Kaitlin Cough, Elizabeth Harnett

1.) Ant Colonies: Social Organization

We saw that ants, while they do have a specific social organization, do not have a leader or director. Rather, they are all the same and all capable of doing each job in the colony. At any one time, there is generally a stable 50/25/25 ratio of ants doing each job, and when there are disturbances or changes in the environment the ant colony will try to maintain this ratio. This is due to the fact that ants emit hydrocarbons, each of which is slightly different for each of the different jobs. Every ant is capable of emitting each hydrocarbon and changing them at any time. Which one they emit, and which job they do, is dependent on them meeting 15 other ants within a set period of time--if they meet many who are doing the same job, they will switch jobs, and if they meet few doing their job, they will continue doing that job.
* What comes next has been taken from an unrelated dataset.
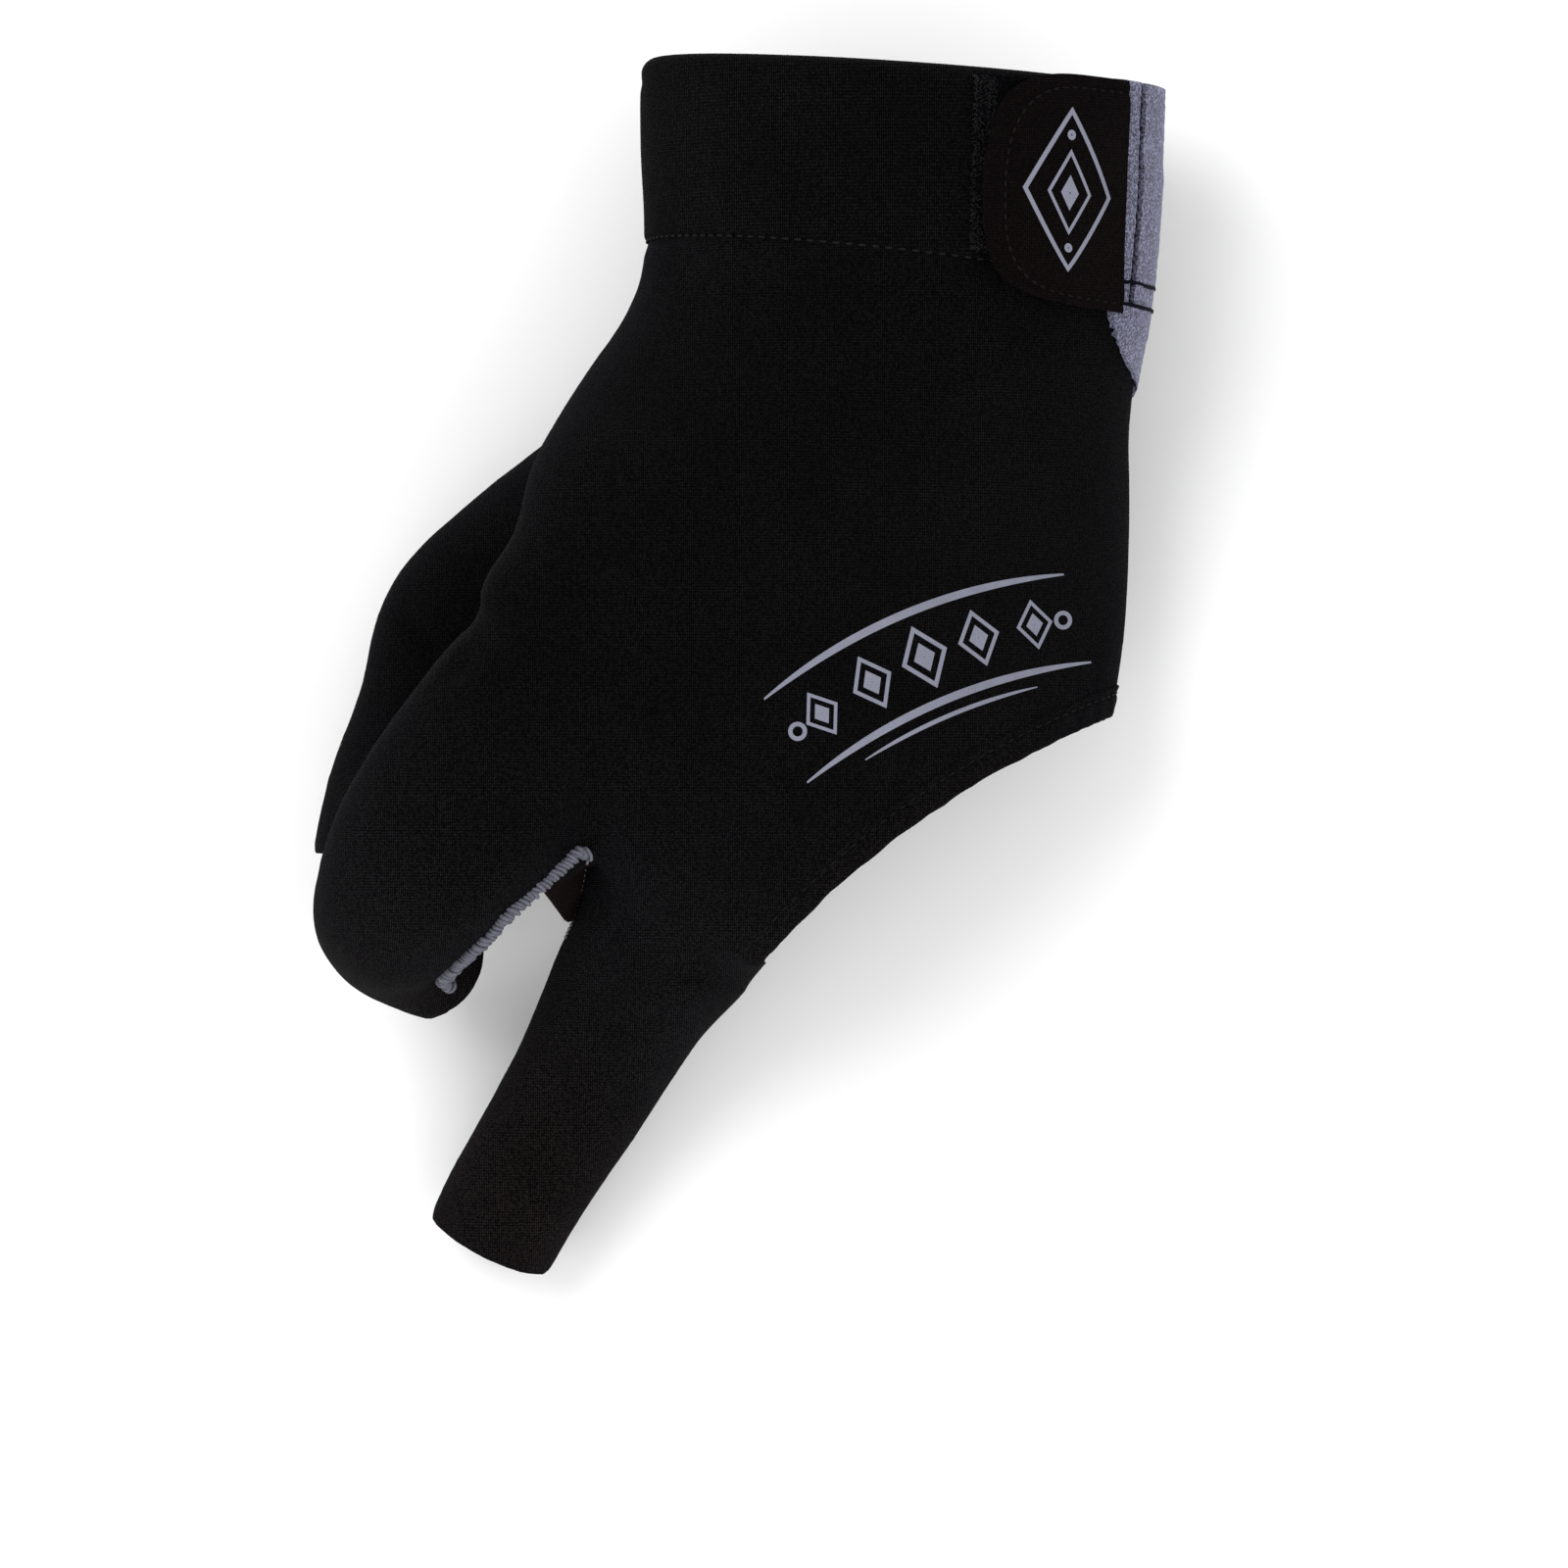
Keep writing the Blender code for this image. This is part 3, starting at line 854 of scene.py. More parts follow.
class GLOVE_OT_closure_tab(bpy.types.Operator):
    """Builds the rounded tab that closes the cuff, with its stitched border and print"""

    bl_idname = "glove.closure_tab"
    bl_label = "Closure Tab"

    def execute(self, context):
        sizes = context.scene.glove_sizes
        bm = patch_form(TAB, 44, 52, TAB_LIFT, TAB_THICKNESS, 0.00055, tab_narrowing, tab_relief)
        add_piece("tab_fabric", bm, tab_fabric(), "closure_tab")

        places = [tab_outline(0.02 + 0.96 * i / 160, TAB_STITCH_INSET) for i in range(161)]
        border = [tab_spot(u, v, 0.00002) for u, v in places]

        def along_border(share):
            spot = path_at([point for point, _ in border], share)
            return spot, min(border, key=lambda pair: (pair[0] - spot).length)[1]

        bm = bmesh.new()
        sew(bm, along_border, TAB_BORDER_LENGTH, sizes.stitch_length, 0.0011, sizes.thread_diameter * 0.45)
        add_piece("tab_stitches", bm, sewing_thread("tab_thread"))

        bm = bmesh.new()
        add_tab_print(bm)
        add_piece("tab_print", bm, print_film(context))
        return {"FINISHED"}


class GLOVE_OT_loop_patch(bpy.types.Operator):
    """Builds the strip of fastening tape that shows beside the tab, with its loops"""

    bl_idname = "glove.loop_patch"
    bl_label = "Loop Tape"

    def execute(self, context):
        bm = patch_form(LOOP_TAPE, 60, 40, TRIM_GAP, LOOP_PATCH_THICKNESS, 0.0003)
        weave = brushed("tape_weave", (0.0022, 0.0022, 0.0026), 0.00025, 0.01)
        add_piece("loop_tape", bm, weave, "loop_patch")

        chance = random.Random(SEED)
        bm = bmesh.new()
        for _ in range(TAPE_LOOPS):
            degrees = LOOP_TAPE.end_angle + chance.uniform(-4.4, 0.5)
            row = chance.uniform(0.09, 0.88)
            base, out = wrist_spot(row, degrees, TRIM_GAP + LOOP_PATCH_THICKNESS * 0.7)
            lean = Vector([chance.uniform(-1, 1) for _ in range(3)])
            across = out.cross(lean).normalized()
            size = chance.uniform(0.00022, 0.00050)
            points = []
            for i in range(6):
                angle = math.pi * (i / 5 * 1.25 - 0.1)
                rise = out * (math.sin(angle) * size) + lean.normalized() * (size * 0.3 * i / 5)
                points.append(base + across * (math.cos(angle) * size * 0.8) + rise)
            add_thread(bm, points, TAPE_THREAD_RADIUS, sides=4)
        add_piece("tape_loops", bm, sewing_thread("loop_thread"))
        return {"FINISHED"}


def strip_sink(row):
    """How far the strips are pressed in, more so towards the bar tacks."""
    low = min(1.0, max(0.0, row - 0.5) / 0.6)
    return 0.0003 + 0.0008 * low * low * (3 - 2 * low)


def suede_ripple(seed, size, patch, sink=None):
    """The uneven face of a brushed strip, as a relief over its (u, v)."""
    width = math.radians(patch.end_angle - patch.start_angle) * WRIST_DEPTH / 2

    def relief(u, v):
        row = patch_place(patch, u, v)[1]
        spot = Vector((u * width, row * CUFF_LENGTH, seed))
        ripple = size * (0.5 * noise.noise(spot * 900.0) + 0.8 * noise.noise(spot * 260.0))
        return ripple - (sink(row) if sink else 0.0)

    return relief


def tail_spot(u, v):
    """A point on the face of the binding's ragged tail, which thins out towards its tip."""
    wavy = 1.5 * noise.noise(Vector((v * 5.0, 3.0, 1.0)))
    ragged = wavy + 0.9 * noise.noise(Vector((v * 13.0, 8.0, 1.0)))
    low = TAIL.start_angle + 24.0 * v**1.5
    high = TAIL.end_angle - 5.0 * v - 20.0 * v**4 + 1.5 * ragged
    row = patch_place(TAIL, u, v)[1]
    lift = 0.0013 - 0.0010 * v + suede_ripple(3.0, 0.00016, TAIL)(u, v)
    return on_hand(row, low + (high - low) * u, lift)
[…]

Older colonies of ants adapt to disturbances, such as intruder ants, more quickly than younger ones and are able to stabilize the ratio faster simply because there are more of them, and therefore the 15 encounters happen sooner. They do not have a collective memory or history. Basically, we found that each ant is not different from the other, but by working together the colony has different traits (jobs). The different traits are made by the parts (ants) interacting with each other.

2.) Wolf Sheep Predation

The environment is stable when both the sheep and the wolves are dependent on a fluctuating energy source. The website mentioned that it was possible to create a stabilized environment without the sheep being dependent on the grass, however every time we tried to create a stabilized environment by either changing reproduction rate, energy rate or the number of initial sheep/wolves the sheep would usually grow exponentially whereas the wolves would become extinct. We could not figure out a way to create a stable environment when the sheep were not dependent on an energy source like the wolves. We concluded that to create a stable environment, both populations need to depend on a fluctuating food/energy source.

How much can we make sense of using computer models? What role does randomness play in them?

We think that randomness plays an important part in some of these systems. For example, in the Wolf Sheep Predation, though the beginning of the trial would fluctuate and look random in the end a pattern would be created. One population would increase whereas the other one would go extinct, or they would stabilize (with the grass). This reminded us of the Langton’s Ant that we looked at in class: though it started out looking random, eventually a pattern was created. Maybe on an individual level it is random, but as a group (on a larger scale) a pattern will be created, depending on the environment that the trial is taking place. Computer systems provided a good way for us to see the change of populations over time, and they account for a lot of different environmental variables.